- New report from UK’s Climate Change Committee proposes legally-enforceable carbon budget including decarbonising electricity by 2035
- Plan requires 400TWh of new low-carbon energy, predominantly from offshore wind
- World’s largest ever offshore wind farm has reached financial close for its first two phases, and should start generating electricity in 2023
Sixth carbon budget
The latest report from the UK’s Climate Change Committee (CCC) has recommended the committee’s first legally binding carbon budget for the period 2033-37 in support of the government’s target of a net-zero economy by 2050. The sixth carbon budget proposes a near-complete decarbonisation of UK electricity as well as a 75% reduction (from 2018 levels) of fossil fuel emissions by 2035.
Several scenarios, including a core “balanced pathway”, towards achieving near-zero carbon emissions across the UK economy are mapped out in the report. All but the “Headwinds” scenario for electricity supply assume a total phase-out of “unabated fossil fuel” (coal and gas) power by 2035, with variable renewables (offshore wind, onshore wind and solar) set to increase from providing 25% of electricity generation in 2020 to 70% by 2035. According to the report, the remainder of electricity supply will be generated by a combination of firm power (nuclear) and dispatchable low-carbon sources (hydrogen and gas with CCS).
Powering supply
The CCC’s proposal requires 400TWh new, low-carbon electricity generation capacity over the next fifteen years, assuming electricity demand increases by 50% in the meantime. Offshore wind will likely carry the bulk of this expansion, with the CCC’s report anticipating 40GW of offshore capacity by 2030. Current offshore capacity is 10GW with an additional 10GW committed, so the rate at which offshore wind capacity is committed needs to increase during the 2020s.
Beyond predicting that variable renewables (i.e. solar and offshore/onshore wind) will account for 70% of the UK’s generation capacity by 2030, the report is not specific about how much extra onshore wind or solar capacity should be targeted.
Banking on wind
A major contributor to this extra offshore wind capacity will be the Dogger Bank Wind Farm, a 50:50 joint venture between energy companies Equinor and SSE. The world’s largest ever wind farm recently reached financial close on the first two of three phases. Situated some 130km off the Yorkshire coast, the three sites – Dogger Bank A, B and C – will provide 1.2GW apiece, with the 3.6GW total capable, according to the project’s website, of powering 6 million homes.

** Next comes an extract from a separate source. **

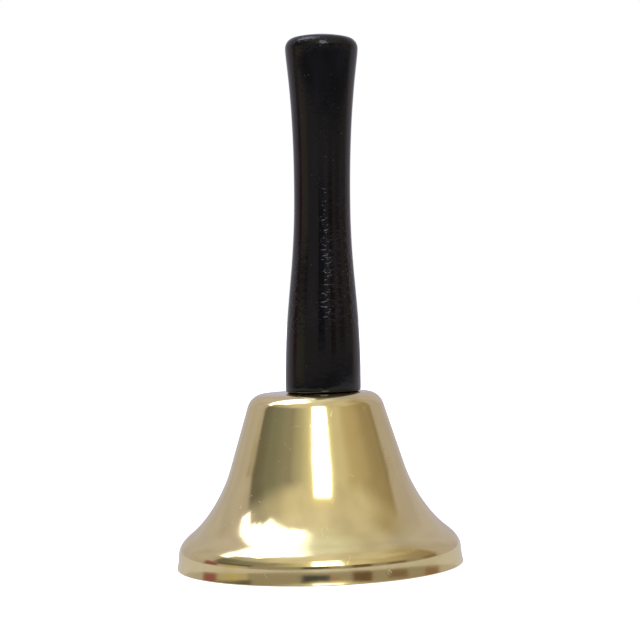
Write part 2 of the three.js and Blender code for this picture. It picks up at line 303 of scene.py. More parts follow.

With Dogger Bank A and B set to be constructed simultaneously and financing agreed, Dogger Bank is scheduled to produce its first power in 2023. Dogger Bank C is following a different timeline from the first two sites, so will become operational later. According to a press release following Prime Minister Boris Johnson’s visit to the site, the project will be fully complete in 2026, when it will be able to supply 18TWh of energy annually.